- _Material for this exercise_
** begin **

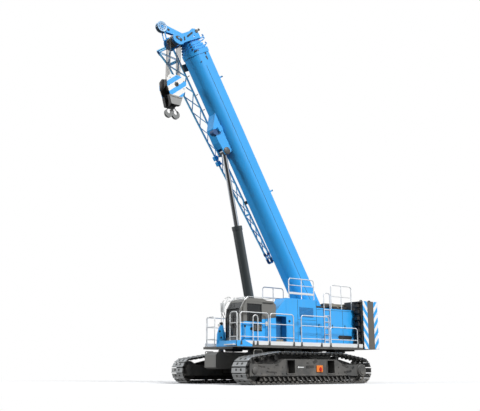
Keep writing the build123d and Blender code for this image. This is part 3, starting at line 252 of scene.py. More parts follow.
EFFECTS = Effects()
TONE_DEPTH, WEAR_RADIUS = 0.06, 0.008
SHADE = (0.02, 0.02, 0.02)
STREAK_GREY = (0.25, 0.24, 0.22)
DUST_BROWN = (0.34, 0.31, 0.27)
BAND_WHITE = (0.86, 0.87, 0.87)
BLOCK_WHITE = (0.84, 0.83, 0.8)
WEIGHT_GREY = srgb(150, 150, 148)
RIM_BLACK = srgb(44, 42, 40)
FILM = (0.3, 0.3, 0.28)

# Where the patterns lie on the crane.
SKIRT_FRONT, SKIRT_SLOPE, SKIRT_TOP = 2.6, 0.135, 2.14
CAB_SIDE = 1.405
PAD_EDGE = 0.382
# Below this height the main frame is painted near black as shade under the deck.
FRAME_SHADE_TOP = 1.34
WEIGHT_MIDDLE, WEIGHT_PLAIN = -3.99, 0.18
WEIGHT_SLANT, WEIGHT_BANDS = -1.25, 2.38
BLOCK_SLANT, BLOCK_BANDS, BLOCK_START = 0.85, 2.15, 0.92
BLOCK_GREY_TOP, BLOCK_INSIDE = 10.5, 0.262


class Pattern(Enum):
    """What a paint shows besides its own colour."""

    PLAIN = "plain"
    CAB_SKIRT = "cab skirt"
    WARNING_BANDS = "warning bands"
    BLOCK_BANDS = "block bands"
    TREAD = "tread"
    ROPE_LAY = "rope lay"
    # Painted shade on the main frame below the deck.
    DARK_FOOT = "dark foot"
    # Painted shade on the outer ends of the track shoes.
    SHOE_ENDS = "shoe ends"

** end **
** begin **

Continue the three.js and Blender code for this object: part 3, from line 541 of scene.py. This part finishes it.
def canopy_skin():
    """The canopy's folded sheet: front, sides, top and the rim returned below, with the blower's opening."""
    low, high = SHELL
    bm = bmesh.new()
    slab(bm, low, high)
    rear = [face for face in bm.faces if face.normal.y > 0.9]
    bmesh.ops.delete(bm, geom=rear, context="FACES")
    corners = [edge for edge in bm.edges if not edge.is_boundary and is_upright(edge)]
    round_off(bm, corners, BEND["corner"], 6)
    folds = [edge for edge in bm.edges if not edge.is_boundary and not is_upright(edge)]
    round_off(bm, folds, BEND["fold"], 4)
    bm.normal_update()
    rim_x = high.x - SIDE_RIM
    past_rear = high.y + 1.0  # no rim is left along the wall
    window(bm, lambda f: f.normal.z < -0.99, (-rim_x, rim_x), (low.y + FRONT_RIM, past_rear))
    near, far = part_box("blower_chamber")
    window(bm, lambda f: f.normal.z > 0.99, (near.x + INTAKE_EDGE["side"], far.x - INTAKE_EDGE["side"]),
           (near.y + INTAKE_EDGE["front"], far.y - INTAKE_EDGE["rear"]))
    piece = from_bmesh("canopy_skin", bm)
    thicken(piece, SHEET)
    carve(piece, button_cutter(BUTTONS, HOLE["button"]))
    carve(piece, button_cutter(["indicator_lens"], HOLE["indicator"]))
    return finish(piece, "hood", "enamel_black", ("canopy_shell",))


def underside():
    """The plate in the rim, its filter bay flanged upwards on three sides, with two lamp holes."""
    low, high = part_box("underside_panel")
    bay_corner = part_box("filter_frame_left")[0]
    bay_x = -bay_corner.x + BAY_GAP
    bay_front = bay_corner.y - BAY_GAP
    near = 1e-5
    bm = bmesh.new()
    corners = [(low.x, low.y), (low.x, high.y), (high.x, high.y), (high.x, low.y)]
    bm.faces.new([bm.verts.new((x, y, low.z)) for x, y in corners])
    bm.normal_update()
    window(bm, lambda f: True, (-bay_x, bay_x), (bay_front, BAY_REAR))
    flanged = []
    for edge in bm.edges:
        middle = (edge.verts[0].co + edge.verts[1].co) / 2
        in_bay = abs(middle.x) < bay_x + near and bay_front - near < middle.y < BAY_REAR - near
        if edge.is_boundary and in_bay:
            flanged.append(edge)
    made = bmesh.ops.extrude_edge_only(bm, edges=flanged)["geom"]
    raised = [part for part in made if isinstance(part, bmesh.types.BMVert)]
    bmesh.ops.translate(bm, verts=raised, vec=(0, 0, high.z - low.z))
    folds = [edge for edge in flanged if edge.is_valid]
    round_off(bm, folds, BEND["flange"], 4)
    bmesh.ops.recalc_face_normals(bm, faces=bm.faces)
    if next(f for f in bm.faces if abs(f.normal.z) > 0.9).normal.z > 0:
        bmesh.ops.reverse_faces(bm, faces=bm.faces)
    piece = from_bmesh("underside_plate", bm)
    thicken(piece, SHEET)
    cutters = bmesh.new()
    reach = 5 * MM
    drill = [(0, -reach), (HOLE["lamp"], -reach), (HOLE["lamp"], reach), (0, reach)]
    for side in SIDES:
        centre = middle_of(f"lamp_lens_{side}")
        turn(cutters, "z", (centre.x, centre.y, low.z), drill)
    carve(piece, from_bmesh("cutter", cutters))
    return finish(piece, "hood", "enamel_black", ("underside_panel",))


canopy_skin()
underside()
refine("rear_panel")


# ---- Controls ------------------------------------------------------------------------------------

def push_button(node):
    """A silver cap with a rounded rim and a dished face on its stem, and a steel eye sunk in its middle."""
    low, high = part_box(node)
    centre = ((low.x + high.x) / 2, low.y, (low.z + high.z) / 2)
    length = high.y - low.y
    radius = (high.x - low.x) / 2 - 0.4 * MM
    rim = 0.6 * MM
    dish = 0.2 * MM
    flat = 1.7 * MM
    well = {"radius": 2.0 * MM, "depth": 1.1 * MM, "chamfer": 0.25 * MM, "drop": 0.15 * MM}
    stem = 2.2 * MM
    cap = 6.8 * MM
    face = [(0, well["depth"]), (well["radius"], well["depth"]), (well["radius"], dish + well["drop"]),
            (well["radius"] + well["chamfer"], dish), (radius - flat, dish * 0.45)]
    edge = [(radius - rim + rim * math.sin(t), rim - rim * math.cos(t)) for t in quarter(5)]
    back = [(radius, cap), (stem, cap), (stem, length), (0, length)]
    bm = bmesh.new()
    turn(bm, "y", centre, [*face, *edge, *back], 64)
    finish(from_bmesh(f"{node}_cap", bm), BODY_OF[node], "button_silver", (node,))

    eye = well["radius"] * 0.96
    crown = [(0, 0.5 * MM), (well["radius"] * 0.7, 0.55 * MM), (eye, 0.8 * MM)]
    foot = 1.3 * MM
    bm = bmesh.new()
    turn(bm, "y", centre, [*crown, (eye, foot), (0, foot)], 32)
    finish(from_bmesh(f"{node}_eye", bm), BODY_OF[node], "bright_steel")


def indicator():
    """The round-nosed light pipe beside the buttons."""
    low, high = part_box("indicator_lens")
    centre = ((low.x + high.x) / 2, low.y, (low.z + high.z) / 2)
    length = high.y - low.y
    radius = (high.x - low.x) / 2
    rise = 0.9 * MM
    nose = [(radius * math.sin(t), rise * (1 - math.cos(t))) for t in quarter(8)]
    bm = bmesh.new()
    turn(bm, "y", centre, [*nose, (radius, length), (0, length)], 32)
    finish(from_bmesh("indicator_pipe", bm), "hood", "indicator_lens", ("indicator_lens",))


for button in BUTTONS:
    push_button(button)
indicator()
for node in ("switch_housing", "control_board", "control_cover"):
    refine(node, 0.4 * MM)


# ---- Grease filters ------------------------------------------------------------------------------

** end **

- _Task directions_
Above is a listing; print exactly its lines from the one with "Keep writing the" through the one with "FILM = (0.3, 0.3, 0.28)", and no other lines.

- _Answer for the task_
Keep writing the build123d and Blender code for this image. This is part 3, starting at line 252 of scene.py. More parts follow.
EFFECTS = Effects()
TONE_DEPTH, WEAR_RADIUS = 0.06, 0.008
SHADE = (0.02, 0.02, 0.02)
STREAK_GREY = (0.25, 0.24, 0.22)
DUST_BROWN = (0.34, 0.31, 0.27)
BAND_WHITE = (0.86, 0.87, 0.87)
BLOCK_WHITE = (0.84, 0.83, 0.8)
WEIGHT_GREY = srgb(150, 150, 148)
RIM_BLACK = srgb(44, 42, 40)
FILM = (0.3, 0.3, 0.28)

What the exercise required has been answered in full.